Volle vier Wochen nach dem Hacker-Angriff auf die IT-Firma Xplain und weitere zwei Wochen nach der Veröffentlichung der Bundes-Daten im Darknet reagiert der Bundesrat mit der Einrichtung eines Krisenstabs.
Zum Fahrplan und zur Zielsetzung der Bewältigung des Daten-Supergaus hat der Klein Report bei Noemi Martig, Mediensprecherin im Finanzdepartement, nachgefragt.
Wieso wird der Krisenstab «politisch-strategisch» genannt?
Noemi Martig: «Der Bundesrat hat im März 2023 entschieden, die Organisation der Bundesverwaltung für künftige Krisen zu stärken. Bei komplexen Krisen kann der Bundesrat den Einsatz eines Krisenstabs auf politisch-strategischer und auf operativer Ebene beschliessen. Am 16. Juni 2023 hat der Bundesrat entschieden, einen politisch-strategischen Krisenstab «Datenabfluss» (PSK-D) einzusetzen, der die umfangreichen Arbeiten auf operativer Stufe ergänzen soll. Der PSK-D hat seither bereits zwei Mal – am 21. Juni und am 26. Juni 2023 – getagt. Der Krisenstab agiert auf politisch-strategischer Ebene, um die Aktivitäten innerhalb des Bundes zu koordinieren und damit die Kommunikation sichergestellt wird.»
Um welche Daten handelt es sich konkret bei den von Play veröffentlichten Daten des Bundes?
Martig: «Es sind operative Daten betroffen. Operative Daten sind solche, die dienstlich genutzt werden. Die Aktualität der Daten und ob ihre Publikation weiterreichende Auswirkungen haben könnte, muss in den verschiedenen betroffenen Behörden und Organisationen nun geklärt werden. Die Analyse der Daten dauert an, daher können wir keine konkreteren Angaben machen.»
Der Bund habe Massnahmen eingeleitet, um ein Sicherheitsrisiko für die Bundesverwaltung zu minimieren, heisst es heute in einer Mitteilung. Um welche Massnahmen handelt es sich konkret?
Noemi Martig: «Aus Sicherheitsgründen können wir Ihnen keine konkreten Massnahmen nennen.»
Der Hacker-Angriff auf Xplain erfolgte Ende Mai. Am 14. Juni veröffentlichte Play die Daten im Darknet. Wieso mandatiert der Bundesrat erst heute den Krisenstab?
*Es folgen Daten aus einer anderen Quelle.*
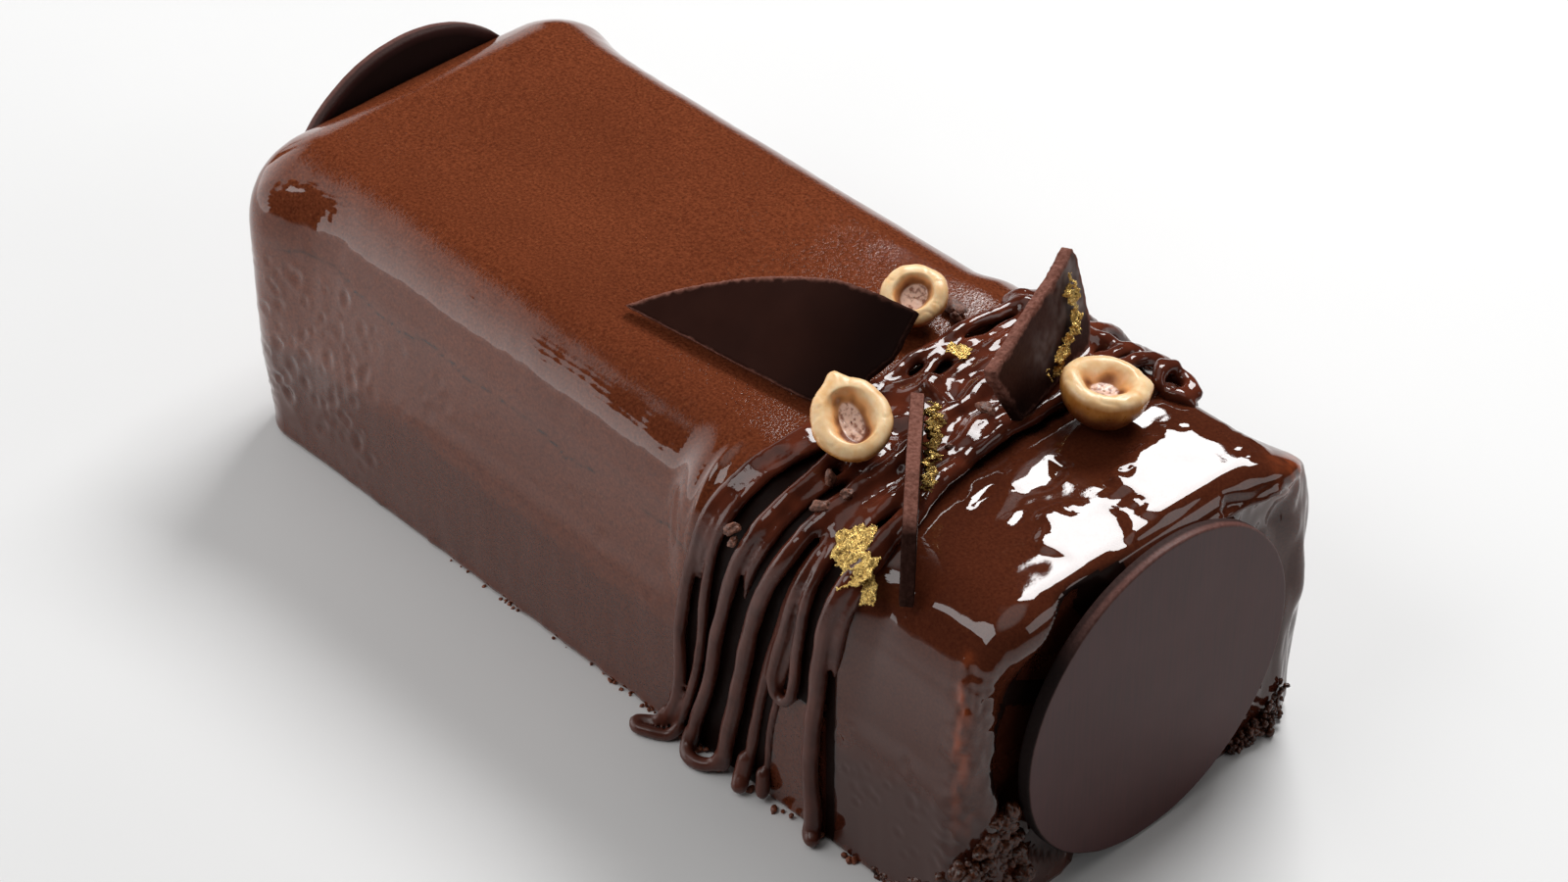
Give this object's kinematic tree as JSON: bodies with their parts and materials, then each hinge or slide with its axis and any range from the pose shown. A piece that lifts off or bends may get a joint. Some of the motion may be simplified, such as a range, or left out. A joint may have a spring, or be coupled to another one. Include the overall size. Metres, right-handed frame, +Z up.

Martig: «Die entscheidende Frage ist, ob der Bund bisher auf operativer Ebene Massnahmen ergriffen hat, um den Schaden zu minimieren. Das hat er. Eine Krise hat allerdings immer auch eine gewisse Dynamik. Sie können zu Beginn eines solchen Ereignisses nicht ergründen, wie schwerwiegend die Folgen sind. Hier hat der Bundesrat nun ein etwas besseres Bild und deshalb erfolgt jetzt auf der politisch-strategischen Ebene dieser Schritt. Es geht darum, dass die Aktivitäten innerhalb des Bundes koordiniert werden und dass die Kommunikation sichergestellt wird. Es geht aber auch darum, dass genügend personelle Ressourcen für die Bewältigung der Krise – auch auf längere Frist – zur Verfügung gestellt werden. Deshalb sind im PSK-D alle Departemente und die Bundeskanzlei sowie auch die Kantone eingebunden.»
Der Bundesrat hat eine Administrativuntersuchung angeordnet. Laufen auch straf- oder zivilrechtliche Untersuchungen oder sind diese geplant oder denkbar?
Noemi Martig: «Es wurde Strafanzeige eingereicht, um zu klären, unter welchen Umständen die Daten aus der Bundesverwaltung auf das System der Firma Xplain gelangt sind. Das ist Teil der laufenden Abklärungen und der Strafanzeigen von BAZG und fedpol. Am 21. Juni hat der Eidgenössische Datenschutzbeauftragte informiert, dass er eine Untersuchung gegen das Bundesamt für Polizei und das Bundesamt für Zoll und Grenzsicherheit eröffnet hat wegen Anzeichen auf potenziell schwere Verstösse gegen die Datenschutzvorschriften.»
Wird die Zusammenarbeit der Behörden mit Xplain nach der erheblichen Sicherheitslücke fortgeführt?
Martig: «Die Firma Xplain liefert wichtige Dienstleistungen und Produkte für Strafverfolgungs- und Sicherheitsbehörden und entsprechend ist es für uns wichtig, dass diese Systeme weiterhin funktionieren und betreut werden.»